Moreover, as inflation takes hold, businesses will charge more for their products and pay higher rents. In this way, the impact of CRE on the economy is indirect rather than immediate. 

CRE also operates as an investment asset class. It is a significant component of the balance sheets of financial institutions. Fluctuations in CRE values have a direct impact on lending practices: a decrease in CRE values reduces the availability of debt and raises the cost of capital, while an increase allows financial institutions to issue more loans.

These impacts on lending go far beyond the real estate sector and influence every industry. Once again, the link to the economy seems to have a time-lag.

In a broader sense, rate hikes contribute to slowing down the economy, in a cyclical way: 

  • Financial institutions and banks reduce lending when CRE values decline. This makes debt more expensive and harder to secure.
  • Reduced liquidity leads to decreased spending by businesses and people tend to save more for a “rainy day”. Some can’t make ends meet and go out of business.
  • Enough market “pain” can lead to a reversal in GDP growth, often resulting in a recession.
  • To stimulate the economy, the Central Bank will lower rates and reverse this cycle.

Real estate is subject to cycles: construction, asset pricing and space markets.

Both the economy and real estate are cyclical, but not always in the same way. 

Construction cycles: The construction industry, responsible for building all types of properties like CRE and housing, is a key link between real estate and the economy. It's a labour-intensive sector that boosts economic growth.

Here are two key points about the construction cycle: first, residential construction is sensitive to buyer sentiment and quickly adjusts to economic changes; second, non-residential construction in CRE is less cyclical. This is because businesses plan long-term and expand or contract slower than the shifts in residential markets.

Asset market pricing cycles: This represents the most direct connection between the economy and real estate. Central banks closely monitor these cycles due to their significant influence on borrowing costs and the availability of credit / lending. The valuation of CRE on financial institutions' balance sheets dictates it.

Space Market Cycles: These cycles revolve around the supply and demand of physical space in the market. Ultimately, they are influenced by various factors including the economy, demographics and even government policies.

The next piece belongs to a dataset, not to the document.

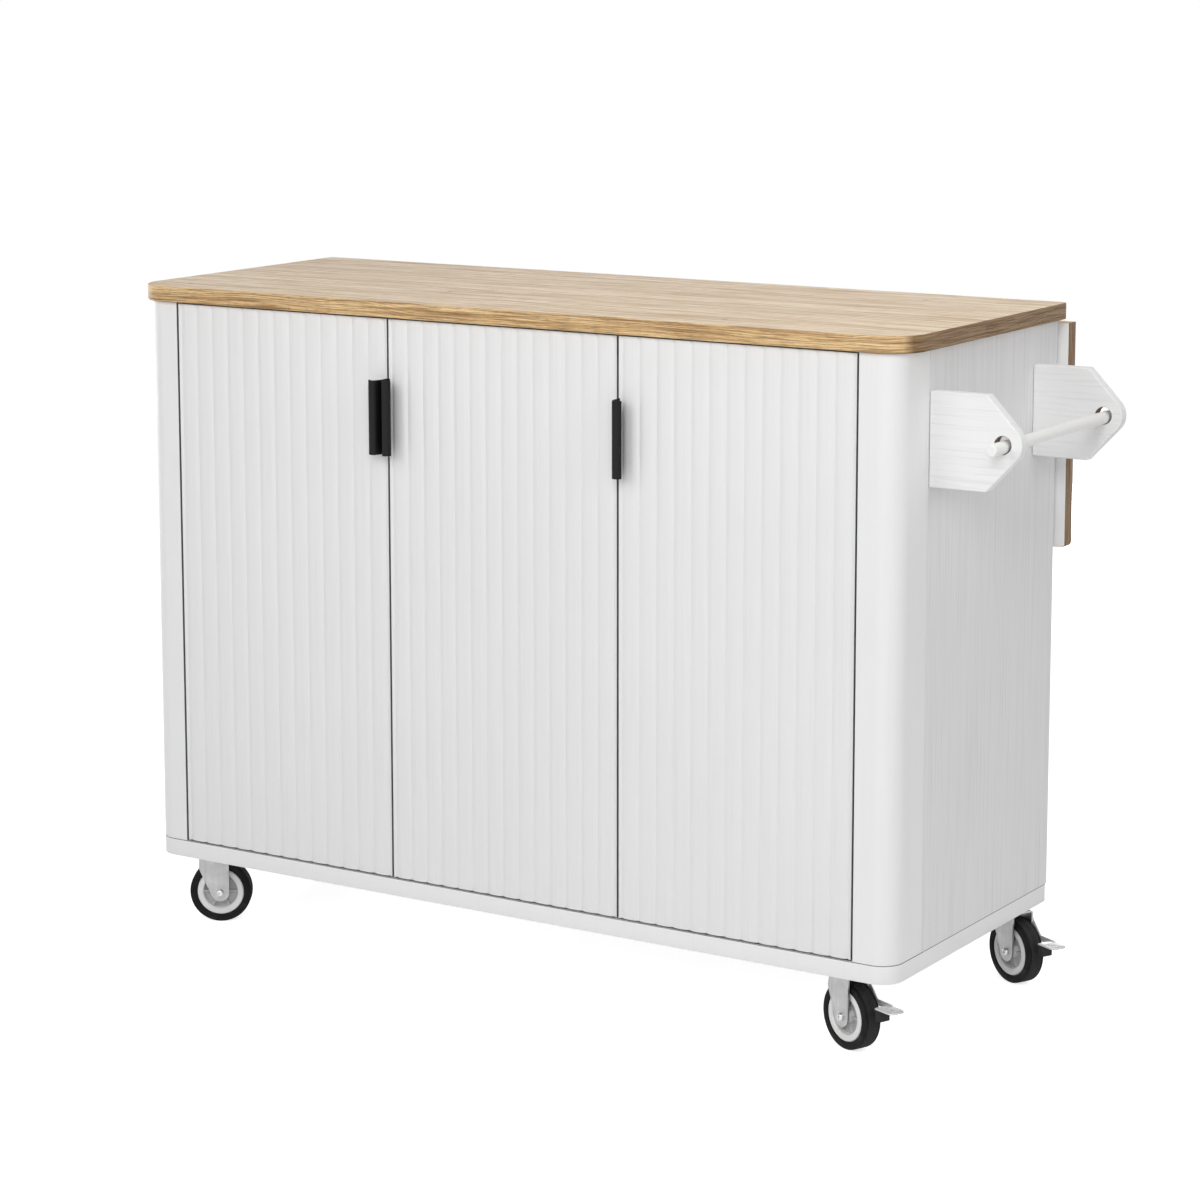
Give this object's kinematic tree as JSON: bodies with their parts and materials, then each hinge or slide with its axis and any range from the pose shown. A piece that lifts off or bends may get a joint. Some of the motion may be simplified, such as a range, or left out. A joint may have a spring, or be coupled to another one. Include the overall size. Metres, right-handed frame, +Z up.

In short, there are times we witness an oversupply of physical real estate. Calgary's office sector is a prime example with very high vacancy.

Putting it all together . . .

Direct impacts of the economy on real estate:

  • residential housing;
  • asset market pricing cycles.

Indirect impact of the economy on real estate:

  • CRE is a factor of production with values fluctuating at a different pace and exhibiting a time-lag;
  • The construction cycle also experiences a lag;
  • The space market cycle is direct, unless external factors such as government policies limit or increase supply.

The factors mentioned above act like waves that overlap at different time intervals. That's what makes it so difficult for economists to predict the impact of one on another.

It also underscores the indirect yet tangible link between real estate and the general economy. And why, by the time the impact of a slowing economy reverberates through the entire real estate sector, the Central Bank's policy changes course.

Conclusion

When predicting the future, it's wise to remember the words of the great philosopher, Homer Simpson: "Trying is the first step towards failure." 

But let’s try anyway. Here is one way: choose a likely direction, but also prepare to be wrong.

Consider these scenarios: is it more likely that the Bank of Canada will lower interest rates or increase them in the next nine months? Lower rates would stimulate the economy and the real estate industry. Given the ongoing housing crisis, which is unlikely to be resolved soon, a rate reduction would seem positive for the real estate industry, wouldn’t it? 

However, due to the indirect and delayed impact of the relationship between real estate and the economy, it’s wise to protect your investment by accounting for a longer time horizon.

And finally, don’t let the first casualty of rate hikes be our sense of humour. Remember, in both good times and bad, this too shall pass.